WHAT YOU WILL DO: Print each line exactly as it is given.

DATA:

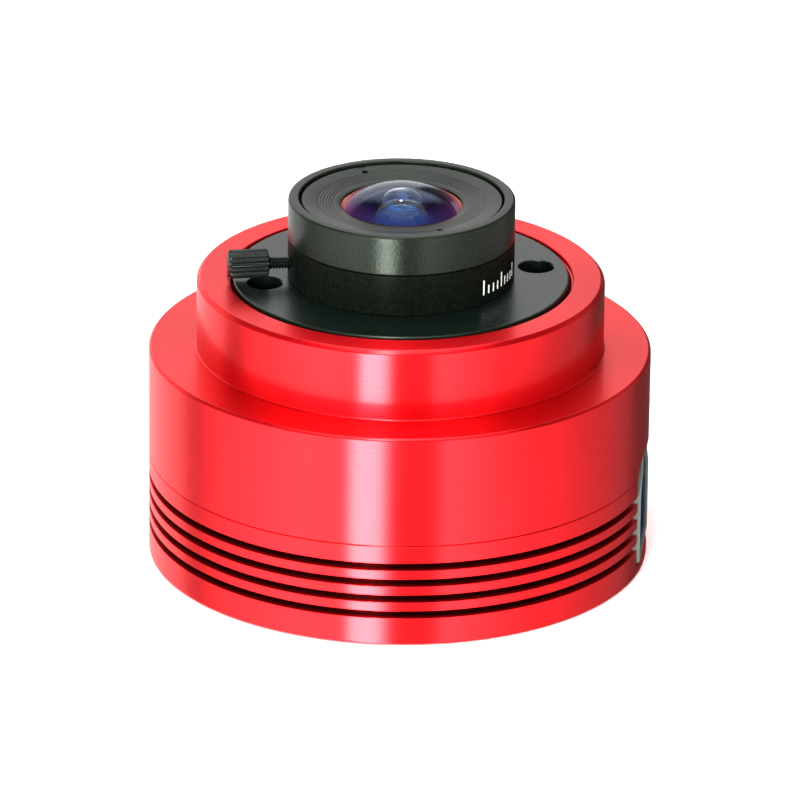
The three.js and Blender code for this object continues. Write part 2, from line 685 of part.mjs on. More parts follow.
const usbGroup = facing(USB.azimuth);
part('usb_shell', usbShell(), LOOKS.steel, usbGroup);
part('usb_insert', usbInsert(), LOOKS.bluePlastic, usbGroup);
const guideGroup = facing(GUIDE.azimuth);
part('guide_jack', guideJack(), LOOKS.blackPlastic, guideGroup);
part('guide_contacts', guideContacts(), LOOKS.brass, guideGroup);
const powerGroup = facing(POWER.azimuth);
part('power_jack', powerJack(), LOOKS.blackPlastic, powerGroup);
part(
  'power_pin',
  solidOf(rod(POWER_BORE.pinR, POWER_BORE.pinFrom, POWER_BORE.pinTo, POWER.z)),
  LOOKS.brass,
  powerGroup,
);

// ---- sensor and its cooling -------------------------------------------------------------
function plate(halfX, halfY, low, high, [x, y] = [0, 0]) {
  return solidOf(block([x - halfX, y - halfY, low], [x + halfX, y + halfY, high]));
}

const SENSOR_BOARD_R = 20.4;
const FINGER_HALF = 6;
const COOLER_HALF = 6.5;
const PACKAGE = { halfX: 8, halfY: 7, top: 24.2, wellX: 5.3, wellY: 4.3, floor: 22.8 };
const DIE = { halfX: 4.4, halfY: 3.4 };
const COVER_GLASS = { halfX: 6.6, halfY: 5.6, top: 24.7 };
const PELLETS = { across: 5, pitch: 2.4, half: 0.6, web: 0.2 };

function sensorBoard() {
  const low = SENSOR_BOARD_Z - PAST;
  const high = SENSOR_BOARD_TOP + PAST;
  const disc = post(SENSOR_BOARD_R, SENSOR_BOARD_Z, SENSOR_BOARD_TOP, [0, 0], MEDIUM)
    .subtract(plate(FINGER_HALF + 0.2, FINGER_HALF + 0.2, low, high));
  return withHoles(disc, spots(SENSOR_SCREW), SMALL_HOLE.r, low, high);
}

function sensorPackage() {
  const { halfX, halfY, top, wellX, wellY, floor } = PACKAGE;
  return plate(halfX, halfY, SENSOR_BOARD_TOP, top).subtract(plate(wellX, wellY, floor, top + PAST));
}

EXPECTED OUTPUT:
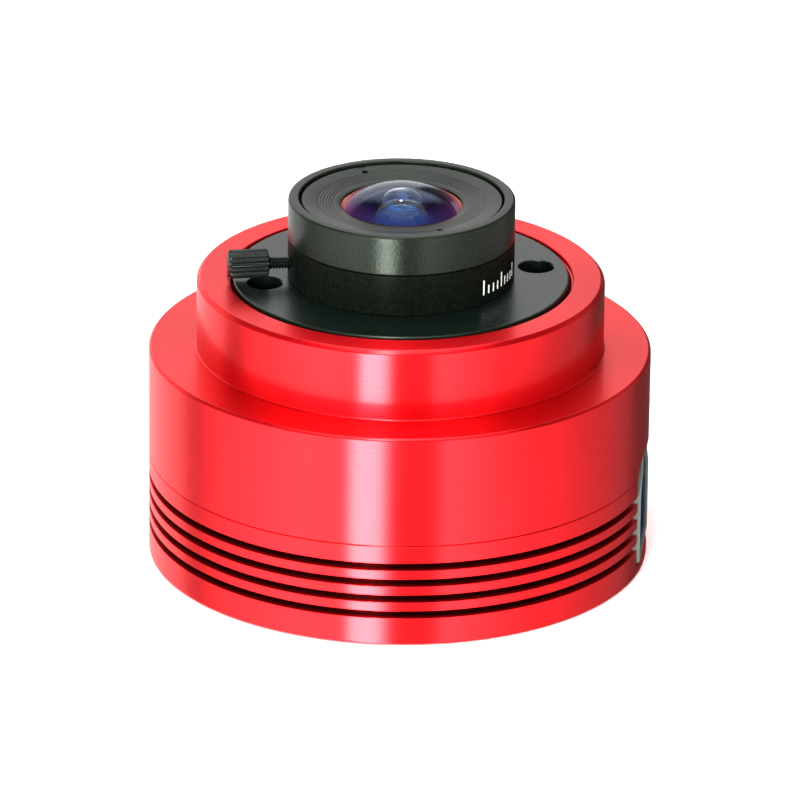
The three.js and Blender code for this object continues. Write part 2, from line 685 of part.mjs on. More parts follow.
const usbGroup = facing(USB.azimuth);
part('usb_shell', usbShell(), LOOKS.steel, usbGroup);
part('usb_insert', usbInsert(), LOOKS.bluePlastic, usbGroup);
const guideGroup = facing(GUIDE.azimuth);
part('guide_jack', guideJack(), LOOKS.blackPlastic, guideGroup);
part('guide_contacts', guideContacts(), LOOKS.brass, guideGroup);
const powerGroup = facing(POWER.azimuth);
part('power_jack', powerJack(), LOOKS.blackPlastic, powerGroup);
part(
  'power_pin',
  solidOf(rod(POWER_BORE.pinR, POWER_BORE.pinFrom, POWER_BORE.pinTo, POWER.z)),
  LOOKS.brass,
  powerGroup,
);

// ---- sensor and its cooling -------------------------------------------------------------
function plate(halfX, halfY, low, high, [x, y] = [0, 0]) {
  return solidOf(block([x - halfX, y - halfY, low], [x + halfX, y + halfY, high]));
}

const SENSOR_BOARD_R = 20.4;
const FINGER_HALF = 6;
const COOLER_HALF = 6.5;
const PACKAGE = { halfX: 8, halfY: 7, top: 24.2, wellX: 5.3, wellY: 4.3, floor: 22.8 };
const DIE = { halfX: 4.4, halfY: 3.4 };
const COVER_GLASS = { halfX: 6.6, halfY: 5.6, top: 24.7 };
const PELLETS = { across: 5, pitch: 2.4, half: 0.6, web: 0.2 };

function sensorBoard() {
  const low = SENSOR_BOARD_Z - PAST;
  const high = SENSOR_BOARD_TOP + PAST;
  const disc = post(SENSOR_BOARD_R, SENSOR_BOARD_Z, SENSOR_BOARD_TOP, [0, 0], MEDIUM)
    .subtract(plate(FINGER_HALF + 0.2, FINGER_HALF + 0.2, low, high));
  return withHoles(disc, spots(SENSOR_SCREW), SMALL_HOLE.r, low, high);
}

function sensorPackage() {
  const { halfX, halfY, top, wellX, wellY, floor } = PACKAGE;
  return plate(halfX, halfY, SENSOR_BOARD_TOP, top).subtract(plate(wellX, wellY, floor, top + PAST));
}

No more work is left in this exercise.